The book starts out with a few chapters devoted to explaining what the author means by vision and voice. He says that every photograph really contains three images: the one the author had in mind when he took the picture, the one captured by the camera and the one created in post processing. He then goes on to discuss a vision-driven workflow, emphasizing intention, aesthetics, and process. He lays out a few principles next, like making blacks black, utilizing the histogram and even shooting in raw. He then discusses each of the tools in the develop module of Lightroom, but rather then give you a technical explanation, he offers his ideas about how those tools can contribute to the photographer achieving his or her vision. He finishes the book with twenty of his own images (much like Ansel Adams, in "Examples: The Making of 40 Photographs") in which he provides step by step descriptions of how he used Lightroom to transform those images into what he envisioned. There are copies of the images on-line that one can download to follow duChemin as he works the digital captures.

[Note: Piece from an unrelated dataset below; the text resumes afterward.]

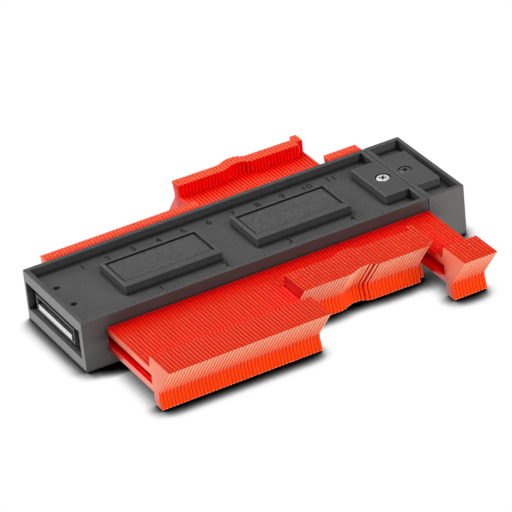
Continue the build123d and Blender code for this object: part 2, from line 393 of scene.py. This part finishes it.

First, a warning. This is NOT a book that goes into every menu and submenu in Lightroom and explains what the sliders do. If you want that kind of book, try the latest from Scott Kelby or Deke McLelland or a variety of others.
Next, a threat. If you bought this book thinking it was an item by item how to, and then trash it online, I'm going to break a chain letter rather than send it on to you and you'll have 7 years bad luck. Seriously, though. If this isn't what you thought it was when you bought it, return it or sell it. That wouldn't be the book's fault.
Finally, the gold star review...
DuChemin has several titles that talk about vision and voice. Many of them are very inexpensive eBooks available on his website,[...]. It's taken me about a year to understand what he's saying. I've got the voice part down, thanks to this book. When you see a picture from Ansel Adams or Anne Liebowitz, you don't need to see the signature to know who took it. In other creative genres, when you read about a hard-boiled detective, you know it is Hammet or not. Same with Monet or Picasso. They all have a voice.
Vision is a little harder to explain. When you take a picture, there was something that made you choose what to include or leave out, something that drew you to put camera to eye, something you wanted to capture. When you begin post processing, that initial view is rarely what you had in your mind. Vision is taking the image and making it tell the story you intended to tell, the way you wanted to tell it.
The first third of this book tries to explain both of these complimentary concepts in much more detail and in a much clearer manner than I've done here.